Direction
Beginning with the first line of the data below, reproduce every line unchanged, ending with the line that holds "from mathutils import Matrix, Vector".

3D code data

--

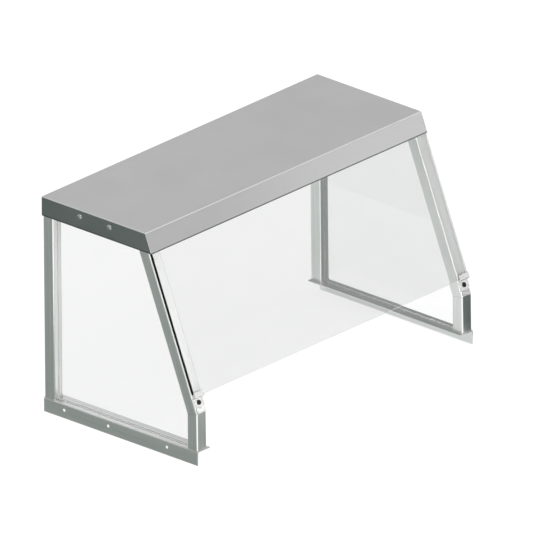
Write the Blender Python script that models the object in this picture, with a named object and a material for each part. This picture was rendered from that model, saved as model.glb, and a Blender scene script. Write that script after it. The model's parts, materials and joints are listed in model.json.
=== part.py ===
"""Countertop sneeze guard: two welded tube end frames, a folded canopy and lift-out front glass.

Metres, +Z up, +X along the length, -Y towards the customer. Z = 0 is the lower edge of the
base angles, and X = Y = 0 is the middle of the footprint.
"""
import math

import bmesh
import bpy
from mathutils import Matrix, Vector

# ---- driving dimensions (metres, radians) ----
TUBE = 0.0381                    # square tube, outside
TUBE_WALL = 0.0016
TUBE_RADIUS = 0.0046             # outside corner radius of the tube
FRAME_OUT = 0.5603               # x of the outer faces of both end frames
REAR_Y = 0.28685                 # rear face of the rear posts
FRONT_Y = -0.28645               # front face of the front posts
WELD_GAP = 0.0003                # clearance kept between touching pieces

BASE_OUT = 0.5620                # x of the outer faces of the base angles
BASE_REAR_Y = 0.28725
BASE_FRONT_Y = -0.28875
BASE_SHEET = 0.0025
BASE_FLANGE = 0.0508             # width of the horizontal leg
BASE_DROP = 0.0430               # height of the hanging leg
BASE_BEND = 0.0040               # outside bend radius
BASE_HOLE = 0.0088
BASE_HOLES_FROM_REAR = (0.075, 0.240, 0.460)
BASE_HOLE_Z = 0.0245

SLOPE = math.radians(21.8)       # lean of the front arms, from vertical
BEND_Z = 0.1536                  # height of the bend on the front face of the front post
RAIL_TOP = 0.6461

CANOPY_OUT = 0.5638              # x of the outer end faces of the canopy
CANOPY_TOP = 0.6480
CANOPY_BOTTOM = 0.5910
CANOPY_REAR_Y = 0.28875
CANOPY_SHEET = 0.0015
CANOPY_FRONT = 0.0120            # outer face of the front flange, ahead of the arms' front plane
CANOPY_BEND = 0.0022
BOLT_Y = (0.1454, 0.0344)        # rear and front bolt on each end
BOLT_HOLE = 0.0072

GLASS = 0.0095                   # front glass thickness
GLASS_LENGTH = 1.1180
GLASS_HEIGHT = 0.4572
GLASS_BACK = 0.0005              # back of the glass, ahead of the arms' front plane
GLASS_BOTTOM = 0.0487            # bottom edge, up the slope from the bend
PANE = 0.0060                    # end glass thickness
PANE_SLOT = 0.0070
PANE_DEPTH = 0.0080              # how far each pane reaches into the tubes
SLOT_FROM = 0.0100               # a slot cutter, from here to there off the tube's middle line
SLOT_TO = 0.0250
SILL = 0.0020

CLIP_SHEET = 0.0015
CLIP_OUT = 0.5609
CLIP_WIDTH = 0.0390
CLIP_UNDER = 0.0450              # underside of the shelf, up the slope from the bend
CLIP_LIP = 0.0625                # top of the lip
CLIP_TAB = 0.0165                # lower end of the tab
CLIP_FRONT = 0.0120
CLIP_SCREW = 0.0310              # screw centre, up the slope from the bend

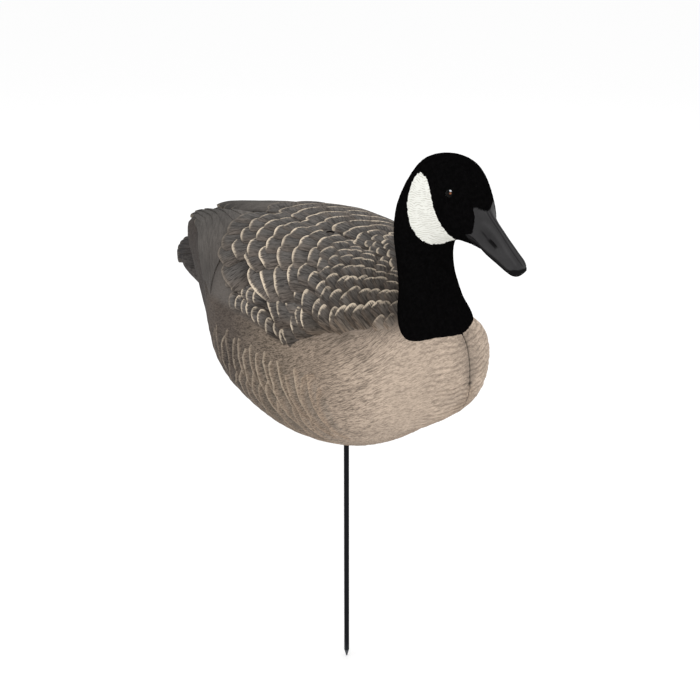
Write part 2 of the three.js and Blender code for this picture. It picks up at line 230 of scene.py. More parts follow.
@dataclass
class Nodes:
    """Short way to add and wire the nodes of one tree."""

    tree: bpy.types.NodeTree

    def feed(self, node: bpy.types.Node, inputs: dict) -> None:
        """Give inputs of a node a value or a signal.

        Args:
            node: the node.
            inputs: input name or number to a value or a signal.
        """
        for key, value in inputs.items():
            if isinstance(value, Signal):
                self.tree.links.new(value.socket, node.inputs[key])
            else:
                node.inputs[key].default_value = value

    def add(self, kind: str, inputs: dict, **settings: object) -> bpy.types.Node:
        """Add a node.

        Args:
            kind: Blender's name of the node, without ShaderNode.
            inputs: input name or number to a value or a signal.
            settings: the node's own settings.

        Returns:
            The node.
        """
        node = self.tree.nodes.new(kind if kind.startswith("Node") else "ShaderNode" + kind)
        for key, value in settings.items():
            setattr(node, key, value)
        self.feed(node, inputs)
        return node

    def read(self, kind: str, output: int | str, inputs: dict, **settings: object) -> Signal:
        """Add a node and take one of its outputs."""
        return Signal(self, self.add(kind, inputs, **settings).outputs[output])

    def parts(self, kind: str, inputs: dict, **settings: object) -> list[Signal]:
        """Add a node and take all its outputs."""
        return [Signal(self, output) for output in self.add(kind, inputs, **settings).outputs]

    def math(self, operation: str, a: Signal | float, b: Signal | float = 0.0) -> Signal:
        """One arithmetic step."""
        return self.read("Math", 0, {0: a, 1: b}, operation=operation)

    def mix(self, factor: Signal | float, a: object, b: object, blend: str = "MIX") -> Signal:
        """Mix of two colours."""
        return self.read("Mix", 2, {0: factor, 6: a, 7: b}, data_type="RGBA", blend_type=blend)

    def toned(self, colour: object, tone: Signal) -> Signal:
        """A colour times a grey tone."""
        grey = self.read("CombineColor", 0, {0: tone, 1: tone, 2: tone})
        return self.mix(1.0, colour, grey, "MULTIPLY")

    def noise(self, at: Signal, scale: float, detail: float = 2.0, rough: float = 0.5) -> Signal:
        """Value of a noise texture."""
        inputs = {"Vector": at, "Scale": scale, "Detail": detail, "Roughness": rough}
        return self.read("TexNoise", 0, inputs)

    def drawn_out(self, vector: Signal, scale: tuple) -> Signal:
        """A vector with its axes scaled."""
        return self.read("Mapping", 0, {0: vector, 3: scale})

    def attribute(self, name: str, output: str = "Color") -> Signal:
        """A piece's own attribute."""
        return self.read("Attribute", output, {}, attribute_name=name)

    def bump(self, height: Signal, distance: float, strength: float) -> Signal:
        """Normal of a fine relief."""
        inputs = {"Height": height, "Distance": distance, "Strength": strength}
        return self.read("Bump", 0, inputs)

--

Exercise answer
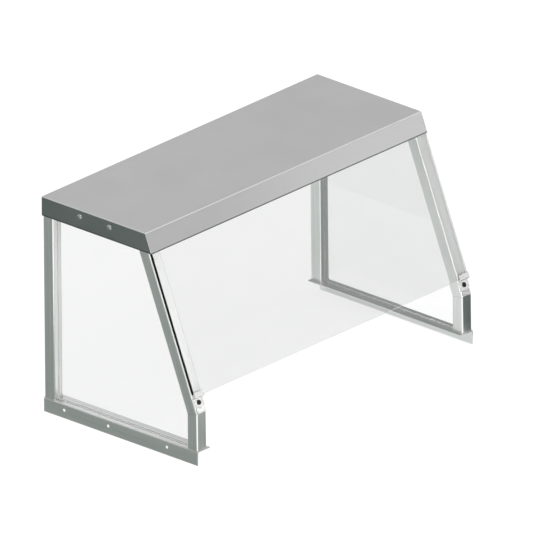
Write the Blender Python script that models the object in this picture, with a named object and a material for each part. This picture was rendered from that model, saved as model.glb, and a Blender scene script. Write that script after it. The model's parts, materials and joints are listed in model.json.
=== part.py ===
"""Countertop sneeze guard: two welded tube end frames, a folded canopy and lift-out front glass.

Metres, +Z up, +X along the length, -Y towards the customer. Z = 0 is the lower edge of the
base angles, and X = Y = 0 is the middle of the footprint.
"""
import math

import bmesh
import bpy
from mathutils import Matrix, Vector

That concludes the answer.